Ce mécanisme d'auto-défense contre l'horreur me fait songer à une possible marque de fabrique de Polanski qui consiste à faire rire avec la mort, le tragiquement trivial. Sans piocher dans chacun des films du cinéaste (je ne les ai de toute façon pas tous vus), prenez Pirates, un film qui n'a donc pas grand chose à voir avec celui dont il est question ici, et prenez ses personnages les plus attachants qui meurent en provoquant le rire. Ce type dont le nom m'échappe, retrouvé par le Capitaine Red dans le repaire de son compère le Hollandais, et qui est "constipé", venu délivrer en compagnie de quelques collègues le Capitaine et La Grenouille, se fait tuer d'une balle de mousquet de façon inopinée, et on sourirait presque en imaginant, enfin, son sphincter se relâcher. Et puis Boumako, le fameux Joseph Sérafin Amadeus Boumako, le fidèle cuistot-lieutenant du Capitaine, lorsqu'à la toute fin du film ce dernier se baisse dans la barque et que la balle que l'espagnol lui destinait atteint Boumako, celui-ci se prend la poitrine à deux mains, se tourne vers ses amis et dit (dans la VF en tout cas) : "Capitaine, Boumako il est mort", avant de s'effondrer. Encore un rire nerveux. Le fidèle et honnête sous-fifre, le rigolo de la bande, meurt à la place du vicieux Capitaine, comme le gamin est victime du nazi (pour faire un parallèle improbable) : afin de signifier, par un acte abject amenant ce rire-bouclier, l'horreur de la trivialité et l'inhumanité de l'homme.

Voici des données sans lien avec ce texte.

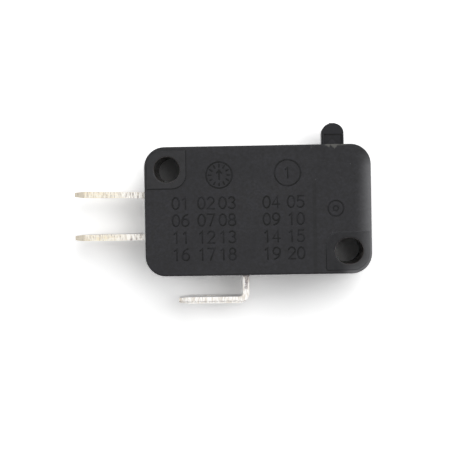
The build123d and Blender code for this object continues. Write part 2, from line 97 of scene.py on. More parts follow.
# ------------------------------------------------------------------------------ node materials
class Graph:
    """Short calls that add nodes to one node tree; a value is a number, a colour or an output."""

    def __init__(self, tree):
        self.tree = tree

    def feed(self, socket, value):
        """Puts a constant or another node's output into an input."""
        if isinstance(value, bpy.types.NodeSocket):
            self.tree.links.new(value, socket)
        else:
            socket.default_value = value

    def node(self, kind, values=(), **settings):
        """A new node with these settings; values are pairs of input and value."""
        made = self.tree.nodes.new(kind)
        for key, value in settings.items():
            setattr(made, key, value)
        for key, value in values:
            self.feed(made.inputs[key], value)
        return made

    def math(self, operation, a, b=0.0):
        """One arithmetic step; an operation on one value leaves out the second."""
        return self.node("ShaderNodeMath", [(0, a), (1, b)], operation=operation).outputs[0]

    def plus(self, a, b):
        """a + b."""
        return self.math("ADD", a, b)

    def minus(self, a, b):
        """a - b."""
        return self.math("SUBTRACT", a, b)

    def times(self, first, *others):
        """The product of all values."""
        product = first
        for other in others:
            product = self.math("MULTIPLY", product, other)
        return product

    def larger(self, a, b):
        """The larger of two values."""
        return self.math("MAXIMUM", a, b)

    def smaller(self, a, b):
        """The smaller of two values."""
        return self.math("MINIMUM", a, b)

    def size(self, a):
        """The value without its sign."""
        return self.math("ABSOLUTE", a)

    def length(self, a, b):
        """The root of a squared plus b squared."""
        return self.math("SQRT", self.plus(self.math("POWER", a, 2.0), self.math("POWER", b, 2.0)))

    def remap(self, value, low, high, to_low, to_high, smooth=False):
        """value from low..high to to_low..to_high, clamped, with a soft step where smooth is set."""
        return self.node(
            "ShaderNodeMapRange",
            [("Value", value), (1, low), (2, high), (3, to_low), (4, to_high)],
            interpolation_type="SMOOTHSTEP" if smooth else "LINEAR",
        ).outputs["Result"]


class Finish(Graph):
    """A material under construction: its Principled shader, its Object coordinates and its patterns."""

    def __init__(self, name):
        self.material = bpy.data.materials.new(name)
        self.material.use_nodes = True
        super().__init__(self.material.node_tree)
        self.shader = self.tree.nodes["Principled BSDF"]
        coordinates = self.node("ShaderNodeTexCoord")
        self.place = coordinates.outputs["Object"]
        self.facing = coordinates.outputs["Normal"]

    def axis(self, name, source=None):
        """One component of the object coordinates, or of another vector."""
        return self.node("ShaderNodeSeparateXYZ", [("Vector", source or self.place)]).outputs[name]

    def noise(self, sizes, detail=3.0, rough=0.55):
        """Smooth random values about 0.5, with features of about this size, or these along X, Y and Z."""
        if isinstance(sizes, float):
            sizes = (sizes, sizes, sizes)
        scale = tuple(1.0 / size for size in sizes)
        mapping = self.node("ShaderNodeMapping", [("Vector", self.place), ("Scale", scale)])
        stretched = mapping.outputs["Vector"]
        values = [("Vector", stretched), ("Scale", 1.0), ("Detail", detail), ("Roughness", rough)]
        return self.node("ShaderNodeTexNoise", values).outputs["Fac"]

    def blend(self, share, first, second):
        """The first colour where share is 0 and the second where it is 1."""
        mix = self.node("ShaderNodeMix", data_type="RGBA")
        self.feed(mix.inputs[0], share)
        self.feed(mix.inputs[6], first)
        self.feed(mix.inputs[7], second)
        return mix.outputs[2]

    def bump(self, height, distance, strength=1.0, under=None):
        """A relief of this height map, over another relief if one is given."""
        values = [("Height", height), ("Distance", distance), ("Strength", strength)]
        if under is not None:
            values.append(("Normal", under))
        return self.node("ShaderNodeBump", values).outputs["Normal"]

    def set(self, **inputs):
        """Feeds the shader's inputs; an underscore stands for a space."""
        for key, value in inputs.items():
            self.feed(self.shader.inputs[key.replace("_", " ")], value)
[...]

C'est comme ça que je perçois Polanski en tant que cinéaste. Je n'ai peut-être pas une vision suffisamment claire de son œuvre, n'ayant pas visionné l'intégralité de ses films, mais qu'importe... Je n'ai pas besoin d'avoir lu toute la Bible pour savoir qu'il y est question d'un anneau magique qui rend les gens invisibles.

Voila pour la vision particulière de Joe sur ce film, dont on peut comprendre la réaction défensive qui en dit long sur la psychologie du spectateur face à une œuvre comme celle-là, vouée à montrer l'horreur et la cruauté sans détour. Faire des ponts entre les films de Polanski est une tentation bien naturelle, même entre deux films à priori aux antipodes, car le cinéaste a toujours traité des mêmes thèmes et la plupart de ses films ont tenté d'aborder le sujet profond du Pianiste sans en avoir l'air. C'est en abordant la chose de front dans ce qui ressemble fort à une autobiographie oblique que Polanski reçut la récompense suprême bien méritée.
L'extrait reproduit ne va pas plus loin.